When campus closed suddenly, students, employees and contract workers were faced with unexpected, immediate expenses. Some students needed help paying for plane tickets to get back home, Benza said. Some students who couldn’t return home needed financial assistance for housing. Students who lost on- and off-campus jobs that they depended on to pay for housing and food needed immediate help, too, he said.

As the COVID-19 crisis and unemployment continued to spread through the spring and summer, the focus shifted to helping students who needed financial aid because their financial situations had changed, Benza said.

“The number of financial aid applicants requesting additional need-based support due to extenuating financial circumstances increased, and we’ve received requests from a number of families who never applied for financial aid, but now are unable to make that full tuition payment or secure a loan because of losing a job or a small-business closing,” he said.

“The Chaplain’s Emergency Fund is a lifeline to those that have nowhere else to turn.”

Beckman said many contract workers, including Aramark workers who lost their jobs when campus dining halls closed, needed immediate help in the spring to pay for food, rent, medications, utilities and car payments as they waited for unemployment benefits to begin.

“For those workers that live paycheck to paycheck, a small car repair, kids now eating all their meals at home, higher electric bills, etc., can throw anyone into falling behind on rent and not having enough food in the house, and the list goes on,” she said.
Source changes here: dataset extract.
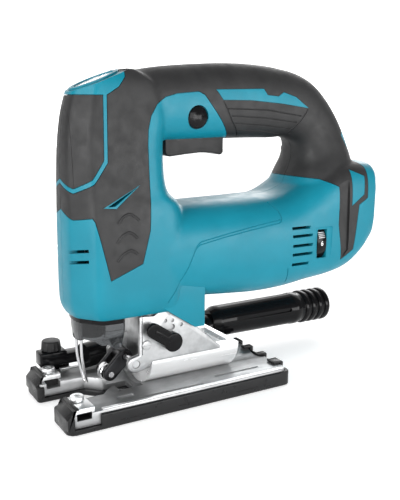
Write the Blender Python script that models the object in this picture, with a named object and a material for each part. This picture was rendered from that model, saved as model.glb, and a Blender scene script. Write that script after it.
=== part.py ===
"""Cordless top-handle jigsaw, piece by piece. Forward is -X, left is -Y, the sole rests on Z = 0."""

import math

import bmesh
import bpy
from mathutils import Matrix, Vector

MM = 0.001

# Fits
GAP = 0.3 * MM
SPIN_GAP = 0.25 * MM
SLIDE_GAP = 0.06 * MM

# Base and shoe
SOLE_LENGTH = 155.4 * MM
SOLE_WIDTH = 77.0 * MM
SHOE_FLOOR = 2.6 * MM
SHOE_RIM_HEIGHT = 9.6 * MM
SHOE_RIM_WALL = 1.7 * MM
BASE_TOP = 11.0 * MM
TOE_GAP = 27.0 * MM
BLADE_SLOT = 9.0 * MM
BOSS_TOP = 14.6 * MM
BOSS_WIDTH = 17.0 * MM
BOSS_LENGTH = 13.0 * MM
FENCE_SLOT_WIDTH = 9.0 * MM
FENCE_SLOT_HEIGHT = 4.4 * MM
FENCE_SLOT_LOW = 7.5 * MM
FENCE_SLOT_MIDDLE = -SOLE_LENGTH / 2 + SHOE_RIM_WALL + GAP + 2.0 * MM + BOSS_LENGTH / 2
NOTCH_REAR = -22.0 * MM
SHOE_MARGIN = SHOE_RIM_WALL + GAP
CLAMP_BOLT_X = 10.0 * MM
CLAMP_BOLT_RADIUS = 4.2 * MM

# Bevel saddle
TILT_Z = 30.0 * MM
SADDLE_RADIUS = 21.5 * MM
SADDLE_FRONT = -17.0 * MM
SADDLE_REAR = 46.0 * MM

# Housing
NOSE_X = -64.5 * MM
REAR_X = 149.5 * MM
BELLY_Z = 60.0 * MM
WINDOW_FLOOR_Z = 123.0 * MM
GRIP_LOW_Z = 160.5 * MM
GRIP_TOP_Z = 207.6 * MM
BODY_HALF_WIDTH = 35.5 * MM
NOSE_HALF_WIDTH = 27.0 * MM
GRIP_HALF_WIDTH = 17.8 * MM
SKIN = 1.7 * MM
WALL = 4.2 * MM
FOOT_WALL = 2.4 * MM
COVER_GAP = 0.7 * MM
RING_POINTS = 24
CAVITY_POINTS = 16

SCOOP = [(-48.6, 124.5), (-41.2, 123.8), (-25.3, 136.2)]
SCREW_HEAD_RADIUS = 3.2 * MM
SCREWS = [(-52 * MM, 110 * MM), (108 * MM, 152 * MM), (22 * MM, 113 * MM), (124 * MM, 78 * MM)]
VENT_COUNT = 5
VENT_PITCH = 5.1 * MM
VENT_LOW_Z = 80.0 * MM
VENT_FRONT = 78.0 * MM
VENT_REAR = 91.5 * MM

# Battery bay
BAY_DEPTH = 10.0 * MM
BAY_HALF_WIDTH = 25.0 * MM
BAY_LOW = 93.0 * MM
BAY_HIGH = 136.0 * MM
RAIL_DEPTH = 8.5 * MM
CONTACT_PITCH = 9.0 * MM
CONTACT_THICKNESS = 1.2 * MM

# Motor and gear train
MOTOR_Z = 88.0 * MM
STATOR_RADIUS = 21.0 * MM
STATOR_FRONT = 50.0 * MM
STATOR_LENGTH = 26.0 * MM
ROTOR_RADIUS = 11.5 * MM
AIR_GAP = 0.7 * MM
SHAFT_RADIUS = 2.5 * MM
SHAFT_REAR = 96.0 * MM
FAN_RADIUS = 20.0 * MM
FAN_FRONT = 33.0 * MM
FAN_DEPTH = 9.0 * MM
FAN_VANES = 9
BEARING_RADIUS = 8.0 * MM
BEARING_WIDTH = 6.0 * MM
GEAR_MODULE = 0.9 * MM
GEAR_TEETH = 40
PINION_TEETH = 8
GEAR_FRONT = -20.0 * MM
GEAR_WIDTH = 8.0 * MM
CRANK_THROW = 13.0 * MM
CRANK_PIN_RADIUS = 3.0 * MM
AXLE_RADIUS = 4.0 * MM

# Plunger and blade holder
BLADE_X = -46.5 * MM
PLUNGER_RADIUS = 4.0 * MM
PLUNGER_LOW = 46.0 * MM
PLUNGER_HIGH = 156.0 * MM
YOKE_SLACK = 2.9 * MM
YOKE_RIM = 3.2 * MM
YOKE_SIDE = 2.0 * MM
YOKE_DEPTH = 4.0 * MM
GUIDE_RADIUS = 8.0 * MM
GUIDE_HEIGHT = 7.0 * MM
LOWER_SHELF_Z = 77.0 * MM
SHELF_HALF = 10.2 * MM
SHELF_THICKNESS = 5.0 * MM
BLADE_CLAMP_RADIUS = 7.4 * MM
BLADE_CLAMP_HEIGHT = 15.0 * MM

# Controls
TRIGGER_FRONT = 4.5 * MM
TRIGGER_REAR = 41.0 * MM
TRIGGER_HALF_WIDTH = 7.5 * MM
TRIGGER_TRAVEL = 6.0 * MM
LOCK_X = 16.5 * MM
LOCK_Z = 174.0 * MM
LOCK_RADIUS = 6.8 * MM
DIAL_X = 102.0 * MM
DIAL_Z = 92.3 * MM
DIAL_RADIUS = 14.5 * MM
DIAL_WIDTH = 7.4 * MM
LEVER_X = -6.0 * MM
LEVER_Z = 40.5 * MM
LEVER_HUB_RADIUS = 6.0 * MM
SPUR_THICKNESS = 2.4 * MM
CAM_RADIUS = 3.5 * MM

# Blade support
ARM_PIN_X = -28.0 * MM
ARM_PIN_Z = 28.2 * MM
ARM_PIN_RADIUS = 2.2 * MM
ROLLER_X = -38.0 * MM
ROLLER_Z = 18.5 * MM
ROLLER_RADIUS = 5.4 * MM
ROLLER_WIDTH = 6.0 * MM
ROLLER_PIN_RADIUS = 1.8 * MM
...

Even as campus employees have returned to work for the fall semester, some are still facing difficult circumstances because their spouses remain out of work, Beckman said. And with most local school systems using virtual learning this fall, some employees need help with unexpected child-care expenses, she said.

“Each day a new request — many days multiple requests — come in,” Beckman said. “Each person is at a place they never wanted to be. They have come to the end of their resources, and now they need help. I’m thankful that our office extends that hand and walks them through their problems and is able to pay the rent, give them money for groceries and help them when they have nowhere else to turn.”